-- start --
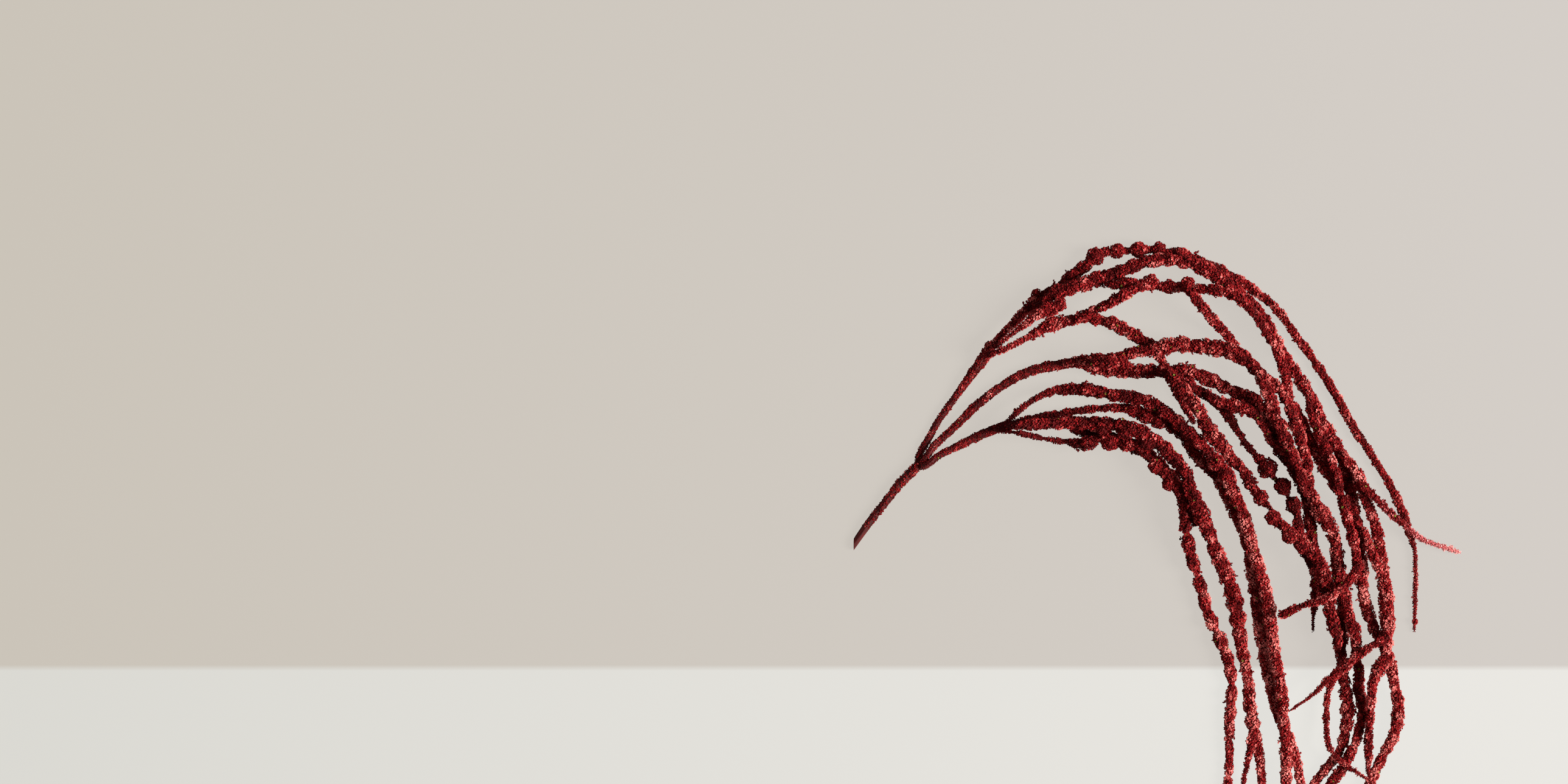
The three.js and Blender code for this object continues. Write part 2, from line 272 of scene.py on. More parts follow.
for name in STEMS[1:]:
    lines[name]["radius"] = np.maximum(lines[name]["radius"] + BRANCH_EXTRA, BRANCH_LEAST)
for name, (first, last, girth) in THINNED.items():
    line = lines[name]
    share = line["at"] / line["at"][-1]
    inside = np.clip(np.minimum(share - first, last - share) / THINNING_FADE, 0, 1)
    line["radius"] *= 1 - (1 - girth) * inside
print("thinnest:", round(min(line["radius"].min() for line in lines.values()) / MM, 2), "mm in radius")

# %% [markdown]
# ## Lumps of flowers
#
# On a living tassel the flowers sit in glomerules, so its outline swells and pinches every
# few millimetres. A noise texture would swell it too, but without the round heads. Here each
# glomerule is a point on the strand, set on a golden-angle spiral as real plants set theirs,
# and the swelling at any place is the tallest of the domes around those points. Where two
# domes meet there is a sharp crease, as there is between two balls.

# %% Points on a spiral
GOLDEN_ANGLE = math.pi * (3 - math.sqrt(5))
SPIRAL_SCATTER = 0.22


def spiral_points(line, spacing, rng, start):
    """Points spread evenly over a strand: each one takes the same share of its skin, whose area
    up to a distance is the sum of girth times length, and turns on by the golden angle. Then
    each one strays a little, by a share of the spacing."""
    steps = np.diff(line["at"], prepend=0)
    area = np.cumsum(2 * np.pi * line["radius"] * steps * (line["at"] >= start))
    count = max(3, int(area[-1] / spacing**2))
    at = np.interp((np.arange(count) + 0.5) / count * area[-1], area, line["at"])
    turn = np.arange(count) * GOLDEN_ANGLE
    radius = along_line(line, "radius", at)
    at = at + rng.normal(0, SPIRAL_SCATTER * spacing, count)
    turn = turn + rng.normal(0, SPIRAL_SCATTER * spacing, count) / radius
    return np.clip(at, start, line["at"][-1]), turn


print("golden angle:", round(math.degrees(GOLDEN_ANGLE), 1), "degrees")

# %% Heads, beads and swelling
# A head's height, and its width as a share of the spacing, the least and the most.
HEAD_TALL = (0.35, 1.0)
HEAD_WIDE = (0.6, 0.95)
HEAD_TINT_SPREAD = 0.13
BEAD_STRIDE = (0.7, 1.3)
BATCH = 2048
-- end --
The whole listing above needs to be written out again exactly.

#### [Reply to the task]
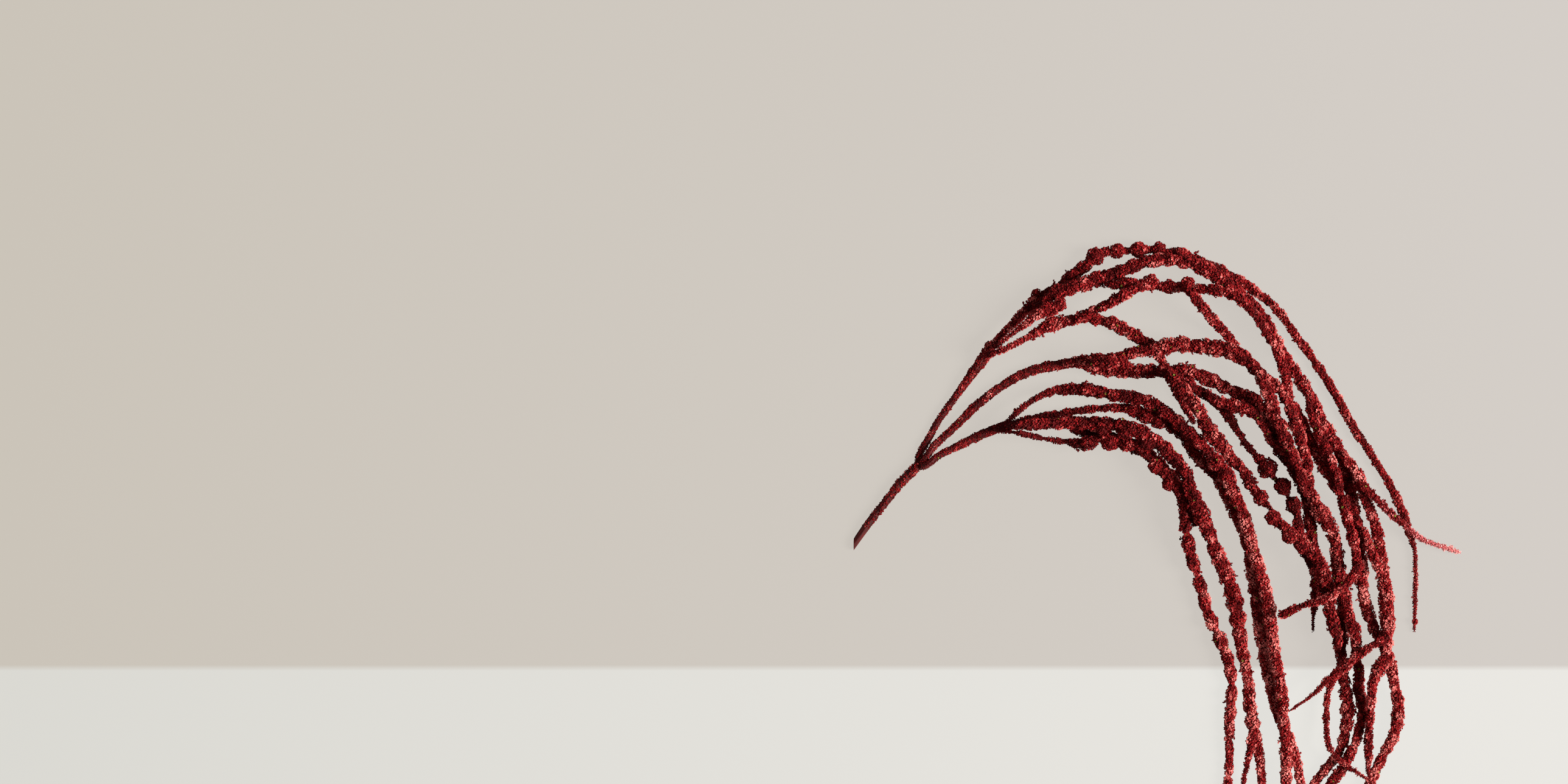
The three.js and Blender code for this object continues. Write part 2, from line 272 of scene.py on. More parts follow.
for name in STEMS[1:]:
    lines[name]["radius"] = np.maximum(lines[name]["radius"] + BRANCH_EXTRA, BRANCH_LEAST)
for name, (first, last, girth) in THINNED.items():
    line = lines[name]
    share = line["at"] / line["at"][-1]
    inside = np.clip(np.minimum(share - first, last - share) / THINNING_FADE, 0, 1)
    line["radius"] *= 1 - (1 - girth) * inside
print("thinnest:", round(min(line["radius"].min() for line in lines.values()) / MM, 2), "mm in radius")

# %% [markdown]
# ## Lumps of flowers
#
# On a living tassel the flowers sit in glomerules, so its outline swells and pinches every
# few millimetres. A noise texture would swell it too, but without the round heads. Here each
# glomerule is a point on the strand, set on a golden-angle spiral as real plants set theirs,
# and the swelling at any place is the tallest of the domes around those points. Where two
# domes meet there is a sharp crease, as there is between two balls.

# %% Points on a spiral
GOLDEN_ANGLE = math.pi * (3 - math.sqrt(5))
SPIRAL_SCATTER = 0.22


def spiral_points(line, spacing, rng, start):
    """Points spread evenly over a strand: each one takes the same share of its skin, whose area
    up to a distance is the sum of girth times length, and turns on by the golden angle. Then
    each one strays a little, by a share of the spacing."""
    steps = np.diff(line["at"], prepend=0)
    area = np.cumsum(2 * np.pi * line["radius"] * steps * (line["at"] >= start))
    count = max(3, int(area[-1] / spacing**2))
    at = np.interp((np.arange(count) + 0.5) / count * area[-1], area, line["at"])
    turn = np.arange(count) * GOLDEN_ANGLE
    radius = along_line(line, "radius", at)
    at = at + rng.normal(0, SPIRAL_SCATTER * spacing, count)
    turn = turn + rng.normal(0, SPIRAL_SCATTER * spacing, count) / radius
    return np.clip(at, start, line["at"][-1]), turn


print("golden angle:", round(math.degrees(GOLDEN_ANGLE), 1), "degrees")

# %% Heads, beads and swelling
# A head's height, and its width as a share of the spacing, the least and the most.
HEAD_TALL = (0.35, 1.0)
HEAD_WIDE = (0.6, 0.95)
HEAD_TINT_SPREAD = 0.13
BEAD_STRIDE = (0.7, 1.3)
BATCH = 2048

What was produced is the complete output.